The statue, set in the façade of Oriel college, is of Cecil Rhodes, the 19th century mining tycoon who built the De Beers diamond company in southern Africa and left much of his fortune to the university. Under the Rhodes Scholarship thousands of gifted young people from around the world have been able to study at Oxford. Former US president Bill Clinton and no fewer than three Australian Prime Ministers are among the many distinguished alumni. 

Rhodes’s statue stands as a tribute to his philanthropy and his own glittering career.

But the diamond magnate had a darker side. He massacred thousands of Matabele tribesmen, pillaged the resources of southern Africa and preached the racial superiority of white Britons. His statue at the University of Cape Town , South Africa was removed last year.

Athinangamso Esther Nkopo — a South African studying at Oxford — is a member of the Rhodes Must Fall campaign that is now calling for the magnate to be knocked off his pedestal at Oriel College.

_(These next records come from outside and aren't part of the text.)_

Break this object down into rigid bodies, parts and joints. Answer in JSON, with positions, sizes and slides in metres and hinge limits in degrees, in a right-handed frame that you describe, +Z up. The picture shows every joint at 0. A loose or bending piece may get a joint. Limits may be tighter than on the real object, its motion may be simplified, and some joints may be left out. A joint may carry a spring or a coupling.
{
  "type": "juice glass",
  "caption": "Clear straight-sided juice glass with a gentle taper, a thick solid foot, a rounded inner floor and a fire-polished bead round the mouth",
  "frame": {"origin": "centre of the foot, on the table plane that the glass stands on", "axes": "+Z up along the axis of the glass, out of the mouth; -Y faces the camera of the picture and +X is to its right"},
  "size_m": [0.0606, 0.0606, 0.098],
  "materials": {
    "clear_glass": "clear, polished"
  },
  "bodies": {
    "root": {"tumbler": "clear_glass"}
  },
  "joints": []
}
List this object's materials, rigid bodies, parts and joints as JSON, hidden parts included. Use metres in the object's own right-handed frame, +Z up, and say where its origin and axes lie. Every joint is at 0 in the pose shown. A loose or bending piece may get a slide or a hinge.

“Rhodes was a racist, a white supremacist. He made money from plundering South Africa, from the diamond mines which killed hundreds of thousands of black people. The fact that he paid for 8,000 Oxford scholarships has not redeemed him.” she said.

The College has promised to mull over whether or not the statue should be taken down. But the overall head of the university, Lord Patten, has come out against what he sees as an attack on the fabric of a beautiful old building and he has condemned what he calls “ a trend of intolerance” at British and American universities.  Most of the passers-by whom Marketplace interviewed in front of Oriel College also called for the statue to be left in its niche.

The Rhodes Must Fall campaigners point to an alleged double standard:  many westerners applauded when statues of Lenin came crashing down after the collapse of communism and when the giant image of Saddam Hussein bit the dust. 

Athinangamso Esther Nkopo claimed that her campaign isn’t only about a statue. It’s also about drawing attention to what she calls Rhodes’s most pernicious bequest to Oxford.

“Oxford University this year only accepted 24 black British students,” she said. “There’s only one senior black professor. Oxford is still structurally racist.”

The university flatly denied the charge of racism, challenging those statistics:  in a statement the university said that a quarter of all its students are from black or ethnic minority backgrounds and there are five black professors.  

The argument over Rhodes — and his legacy — continues.